Kenyatta had been imprisoned for seven years, until 1959, for his alleged role in the Mau Mau uprising that had targeted white settlers and colonial authority. In the early 1930s he had flirted with Stalinism, studying at the Peoples of the East University in Moscow. After returning to London he established himself as a prominent figure among a group of radical pan-Africanists led by George Padmore.

But as the new president of his homeland, Kenyatta celebrated independence alongside Prince Philip, husband of Queen Elizabeth, and signed a series of loan agreements with Western powers and banks tightening, not lessening, the dominance of Western imperialism over a nation in which three-quarters of the population still lived in mud huts and 93 percent subsisted outside of the cash economy.

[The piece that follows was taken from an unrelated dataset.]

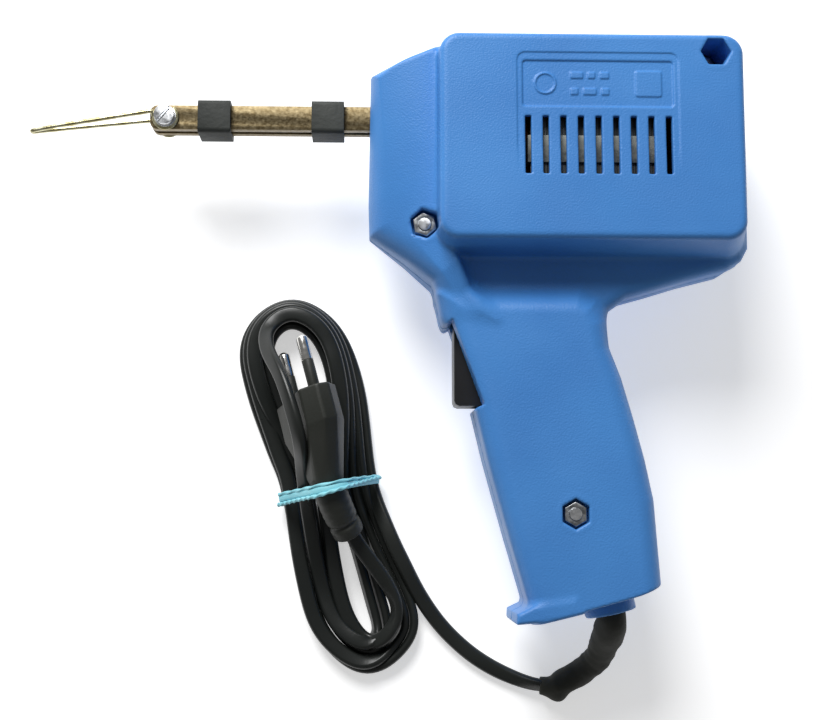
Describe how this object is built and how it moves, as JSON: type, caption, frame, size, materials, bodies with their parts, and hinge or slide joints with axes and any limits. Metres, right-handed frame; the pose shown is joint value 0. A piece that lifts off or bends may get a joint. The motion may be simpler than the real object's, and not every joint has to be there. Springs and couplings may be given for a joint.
{
  "type": "transformer soldering gun",
  "caption": "Pistol-grip transformer soldering gun with a wire tip on two copper bars, trigger, two-shell plastic housing and a hanked mains cord with a flat two-pin plug.",
  "frame": {"origin": "middle of the gun's footprint (cord, sleeve, plug and band left out) on the surface that it lies on, which is the outer face of the far shell", "axes": "gun lying on its far side: +Z across the thickness, up from the surface; +X from the soldering tip to the back of the housing; +Y from the grip's lower end up to the housing"},
  "size_m": [0.242, 0.2194, 0.06],
  "materials": {
    "blue_shell": "fine spark-eroded grain, satin",
    "zinc_steel": "zinc plated",
    "tarnished_copper": "tarnished, nickel showing at the edges",
    "black_rubber": "matt",
    "pressboard": "matt",
    "tinned_wire": "tinned",
    "core_steel": "laminated, oxide grey",
    "black_plastic": "satin",
    "enamel_copper": "enamelled wire",
    "brown_plastic": "satin",
    "ivory_plastic": "satin",
    "contact_brass": "bright",
    "cord_pvc": "soft gloss",
    "plug_pvc": "satin",
    "nickel_brass": "nickel plated",
    "turquoise_rubber": "matt"
  },
  "bodies": {
    "root": {"shell_near": "blue_shell", "shell_far": "blue_shell", "case_bolts": "zinc_steel", "case_nuts": "zinc_steel", "secondary_loop": "tarnished_copper", "bar_sleeve_front": "black_rubber", "bar_sleeve_rear": "black_rubber", "bar_spacer": "pressboard", "clamp_screws": "zinc_steel", "clamp_washers": "tinned_wire", "soldering_tip": "tinned_wire", "core_e_stack": "core_steel", "core_i_stack": "core_steel", "core_straps": "zinc_steel", "coil_bobbin": "black_plastic", "primary_winding": "enamel_copper", "trigger_pin": "zinc_steel", "switch_body": "brown_plastic", "switch_cover": "brown_plastic", "switch_spring": "zinc_steel", "fixed_contacts": "contact_brass", "lead_wires": "cord_pvc", "cord_clamp": "black_plastic", "cord_clamp_screws": "zinc_steel", "cord_inner_end": "cord_pvc", "bend_sleeve": "black_rubber", "cord_lead": "cord_pvc", "cord_hank": "cord_pvc", "plug_body": "plug_pvc", "plug_pins": "nickel_brass", "pin_sleeves": "plug_pvc", "rubber_band": "turquoise_rubber"},
    "trigger": {"trigger": "black_plastic"},
    "plunger": {"switch_plunger": "ivory_plastic", "moving_contact": "contact_brass"}
  },
  "joints": [
    {"name": "trigger_hinge", "type": "hinge", "parent": "root", "child": "trigger", "pos_m": [0.027, 0.006, 0.03], "axis": [0, 0, 1], "range_deg": [0, 10], "stiffness_Nm_per_rad": 0.4, "springref_deg": -5.73},
    {"name": "plunger_slide", "type": "slide", "parent": "root", "child": "plunger", "axis": [1, 0, 0], "range_m": [0, 0.00436], "deforming": ["switch_spring"]}
  ],
  "couplings": [
    {"joint": "plunger_slide", "follows": "trigger_hinge", "m_per_rad": 0.02441}
  ]
}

100 years ago: Rebels attack Tampico in Mexican revolution

Mexican President Venustiano Carranza (1914-1920)

On December 10, 1913, rebels attacked Tampico in the Huasteca region that includes the southern part of Tamaulipas state and the northern part of Veracruz state. Tampico was besieged by fighting for four days by Constitutionalist forces supporting Venustiano Carranza in opposition to the government of Victoriano Huerta.

Tampico was of particular significance to European, especially British interests. In 1910 British investor Weetman Pearson’s Mexican Eagle Oil Company struck oil near Tampico, with a well that flowed at a rate of 100,000 barrels per day and provided 75 percent of Britain’s oil requirements. In 1913 the company, whose board members included former president Porfirio Diaz’s son and the finance minister, was among the 30 largest in the world. American Edward L. Doheny’s wells in the Huasteca Petroleum Company south of Tampico were also enormously productive.

With the tacit support of Pearson, Huerta had instigated the overthrow of President Madero, whose revolution, according to US ambassador Henry Lane Wilson, had been backed by US oil interests while British oil interests “were behind” Huerta. Madero and his vice-president were murdered on February 1913 on Huerta’s orders.